Probing Enhanced Learning following Brain Stimulation and Video Game Intervention in Depression

Attentional control is the ability to streamline information processing by selecting and amplifying task-relevant information while ignoring irrelevant information in order to conduct goal-directed behaviors. Recently, it has been proposed as a key mechanism in enhancing plasticity and learning, since it enables participants to learn to selectively use the attended features through feedback connections from higher-level areas to sensory areas. The goal of the current collaborative project is to collect preliminary data to further test the hypothesis that enhancing attentional control facilitates learning in a population of depressed individuals, by studying changes in neural mechanisms during learning.
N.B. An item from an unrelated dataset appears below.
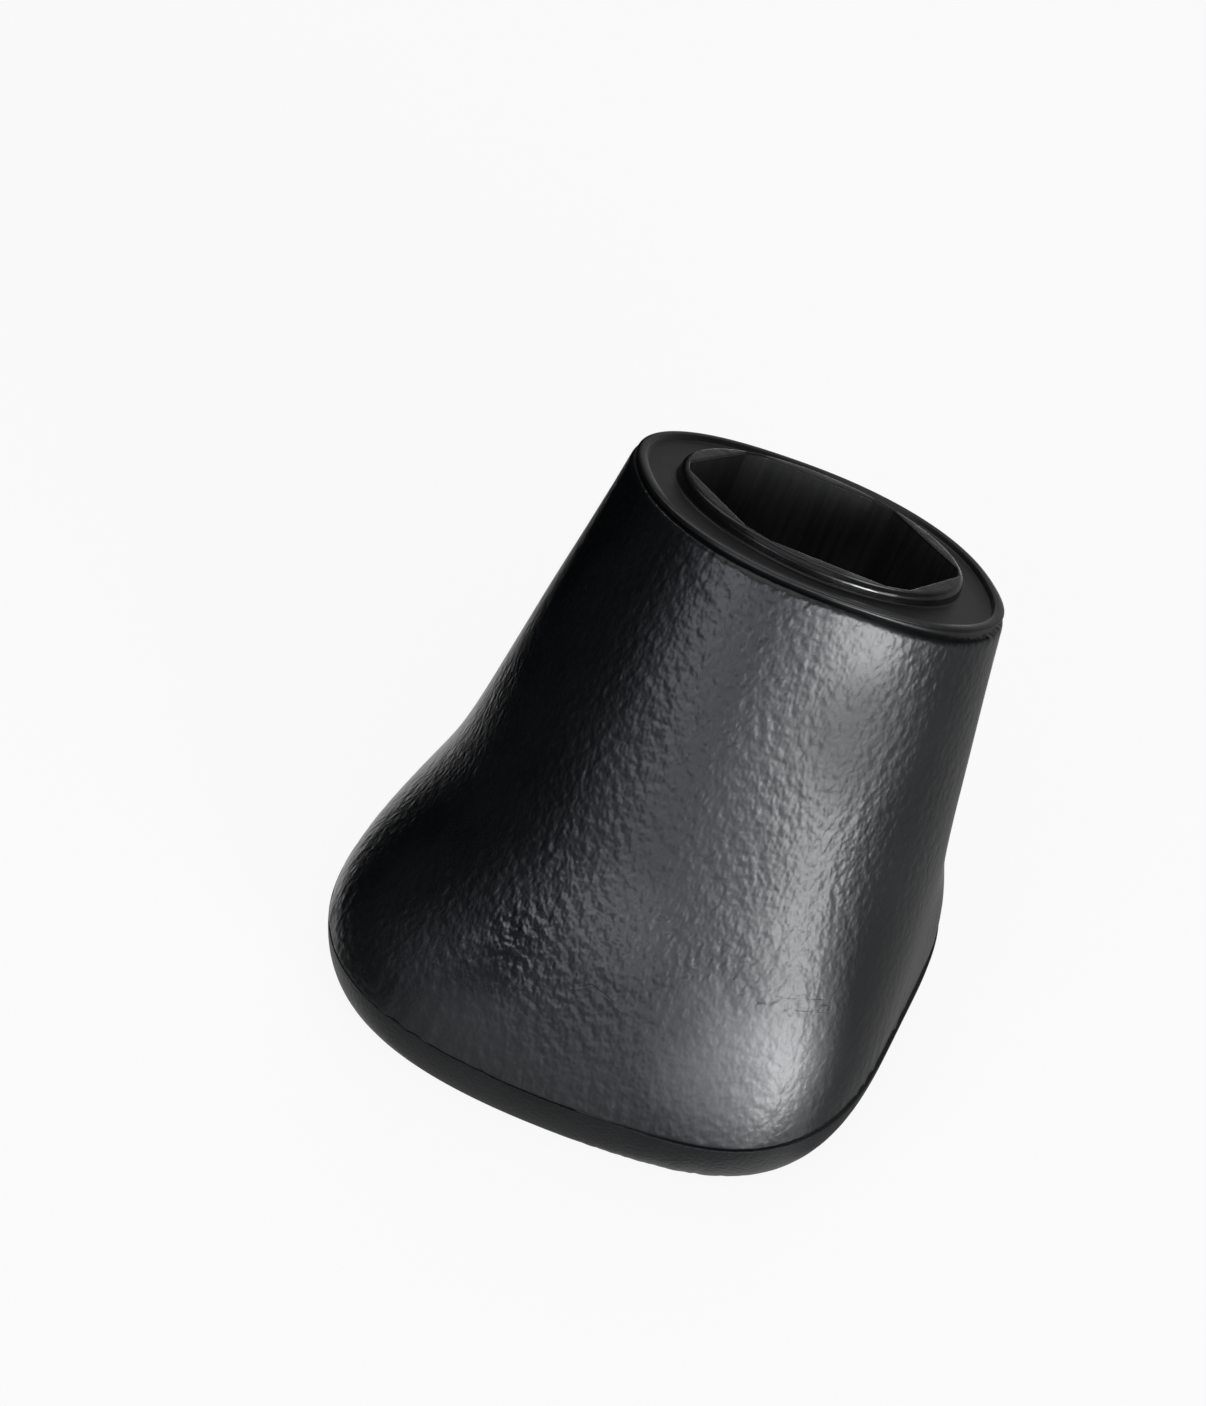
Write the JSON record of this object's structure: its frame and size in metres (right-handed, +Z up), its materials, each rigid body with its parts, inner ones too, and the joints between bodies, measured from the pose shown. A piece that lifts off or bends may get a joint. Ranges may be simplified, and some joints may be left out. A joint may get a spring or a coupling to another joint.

This new project leverage a recently-funded collaboration (the EU-supported DiSCoVeR project) aiming at enhancing attentional control in individuals with depression using a novel intervention that combines non-invasive brain stimulation over the prefrontal cortex and video game play. We now have a rare collaborative opportunity that will allow us to begin to elucidate the underlying mechanisms of the plastic changes induced by this novel intervention, using brain imaging paradigms developed in the Bavelier and Hummel labs. Critically, these paradigms are to be implemented in Nahum’s lab (HUJI) as patients from the DiSCoVeR project will be enrolled at her site but not at the UNIGE site. Results from this pilot project will be used to support a larger EU grant submission which aims at understanding the neural mechanisms of plasticity enhancement via attentional control modification, in both healthy individuals and clinically depressed ones.